** Data shown **
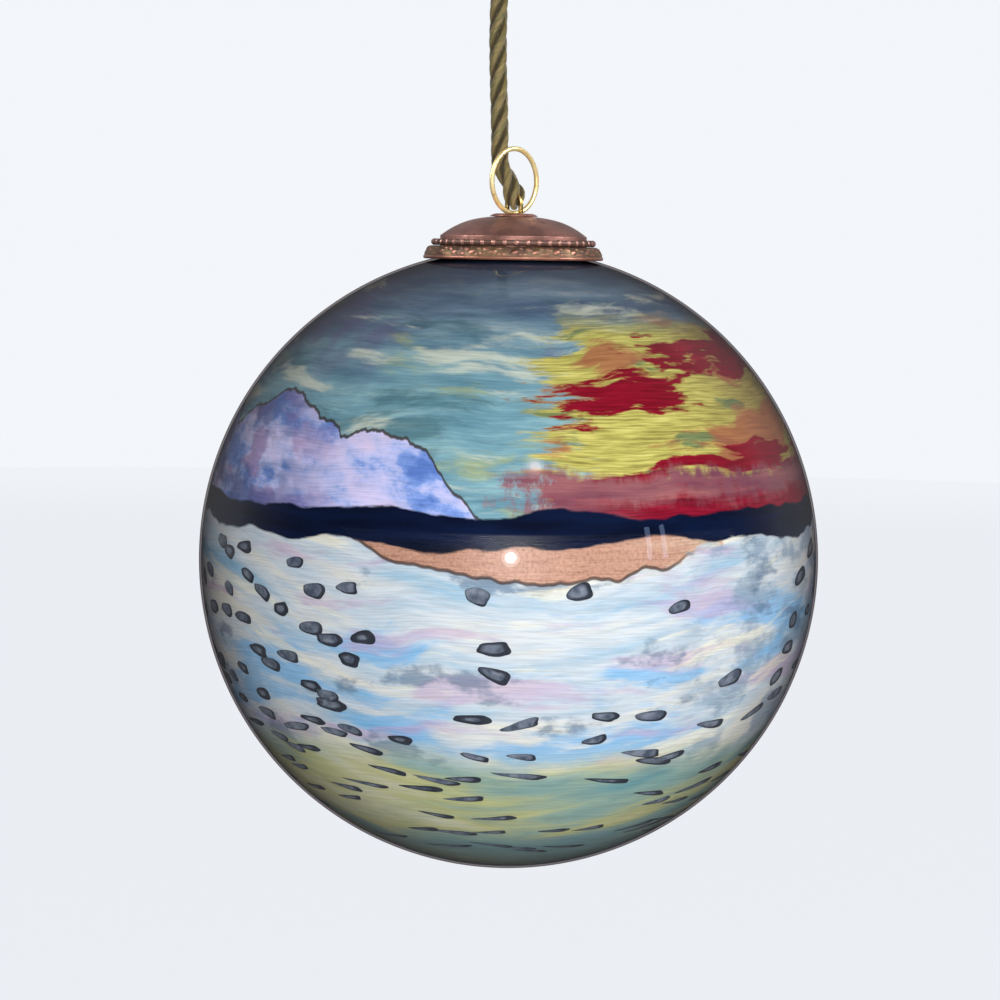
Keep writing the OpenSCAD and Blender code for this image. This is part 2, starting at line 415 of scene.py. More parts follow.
class Picture(Graph):
    """A generic landscape painted on the inside of the ball: a cool sky that turns warm to the right,
    a snowy range, a dark shore with a sandy bank, and pale water. Every outline comes from noise or
    a simple wave. A point is given by its bearing from the front, which grows to the right, and its
    height above the ball's equator, both in degrees."""

    def __init__(self):
        super().__init__("picture_paint")
        from_middle = self.vector_math("SUBTRACT", self.place(), tuple(BALL_C))
        self.ray = self.vector_math("NORMALIZE", from_middle)
        self.x, self.y, self.z = self.split(self.ray)
        degrees = 180 / math.pi
        self.east = self.math("ARCTAN2", self.x, 0 - self.y) * degrees
        self.north = self.math("ARCSINE", self.z) * degrees
        self.sway = self.noise(self.ray, 2.3, 2) - 0.5
        self.strokes = self.brushed(8, 0.07)
        self.bristles = self.noise(self.brushed(26, 0.05), 8, 3, 0.6)
        self.tatter = self.noise(self.brushed(5, 0.12), 9, 5, 0.72) - 0.5
        self.wander = self.noise(self.strokes, 2.6, 6, 0.65) - 0.5
        bowed = self.z - self.x * self.x * 0.30 + self.sway * 0.10
        self.water = self.vector(self.x, self.y, bowed * 8)
        self.bank = None

    def brushed(self, squeeze, bend):
        """Coordinates that draw noise out into level brush strokes which wander a little."""
        return self.vector(self.x, self.y, (self.z + self.sway * bend) * squeeze)

    def streaks(self, squeeze, scale, seed):
        """Broad level streaks of paint with ragged ends, 0 to 1."""
        here = self.vector(self.x + seed, self.y - seed, (self.z + self.sway * 0.16) * squeeze)
        return self.noise(here, scale, 5, 0.55) + self.tatter * 0.15

    def by_bearing(self, scale, seed, detail=3):
        """Noise that changes with the bearing alone, about -0.5 to 0.5."""
        level = self.math("SQRT", self.x * self.x + self.y * self.y + 1e-6)
        return self.noise(self.vector(self.x / level, self.y / level, seed), scale, detail, 0.55) - 0.5

    def warm_end(self, ragged):
        """1 over the warm sky, and 0 beyond its end at the back."""
        return self.step(self.east + self.wander * ragged, 150, 128)

    def lay(self, under, pattern, low, high, share, colour):
        """Paints a colour where a pattern rises from low to high, as strongly as share."""
        return self.mix(self.step(pattern, low, high) * share, under, colour)

    def sky(self):
        flow = self.noise(self.strokes, 1.7, 7, 0.62)
        low_tones = self.ramp(flow, (0.30, 66, 104, 122), (0.42, 98, 142, 158),
                              (0.54, 126, 168, 180), (0.66, 158, 194, 196),
                              (0.78, 206, 214, 192))
        high_tones = self.ramp(flow, (0.30, 54, 74, 108), (0.44, 82, 104, 130),
                               (0.56, 108, 132, 152), (0.68, 150, 162, 170),
                               (0.80, 196, 196, 180))
        colour = self.mix(self.step(self.north, 34, 60), low_tones, high_tones)
        high = self.step(self.north, 30, 48)
        colour = self.lay(colour, self.noise(self.ray, 3.1, 3), 0.52, 0.66, high * 0.6, rgb(96, 86, 130))
        colour = self.lay(colour, self.streaks(3.5, 2.1, 4.0), 0.56, 0.68, 0.65, rgb(172, 178, 108))
        colour = self.lay(colour, self.streaks(4.5, 2.4, 9.0), 0.54, 0.66, 0.6, rgb(58, 98, 108))
        colour = self.lay(colour, self.streaks(6.5, 2.0, 15.0), 0.55, 0.66, 0.75, rgb(216, 220, 200))
        # The darker navy band just under the cap is partly the sky's own colour and partly painted shade
        # under the cap.
        return self.lay(colour, self.north + self.sway * 8, 60, 69, 0.6, rgb(46, 66, 96))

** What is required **
Quote the listing word for word from its first line through the line in which "height above the" appears.

** Written response **
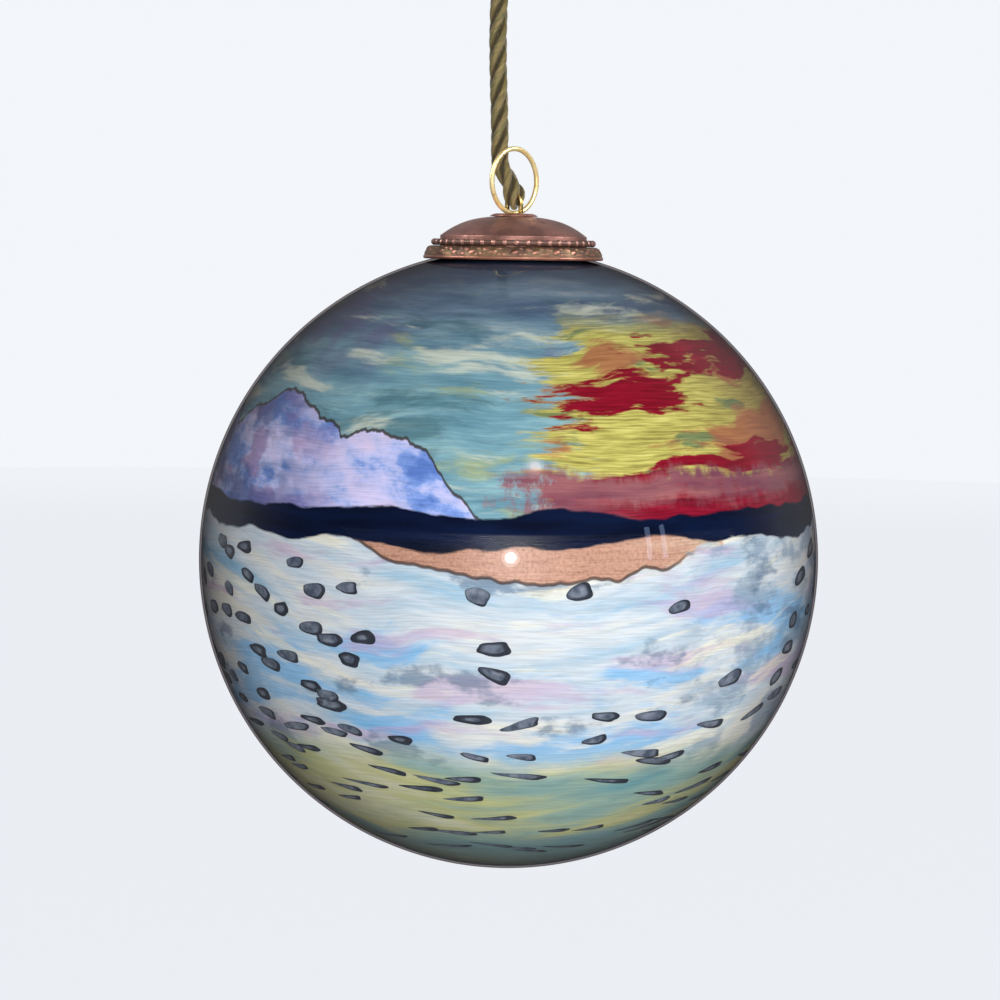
Keep writing the OpenSCAD and Blender code for this image. This is part 2, starting at line 415 of scene.py. More parts follow.
class Picture(Graph):
    """A generic landscape painted on the inside of the ball: a cool sky that turns warm to the right,
    a snowy range, a dark shore with a sandy bank, and pale water. Every outline comes from noise or
    a simple wave. A point is given by its bearing from the front, which grows to the right, and its
    height above the ball's equator, both in degrees."""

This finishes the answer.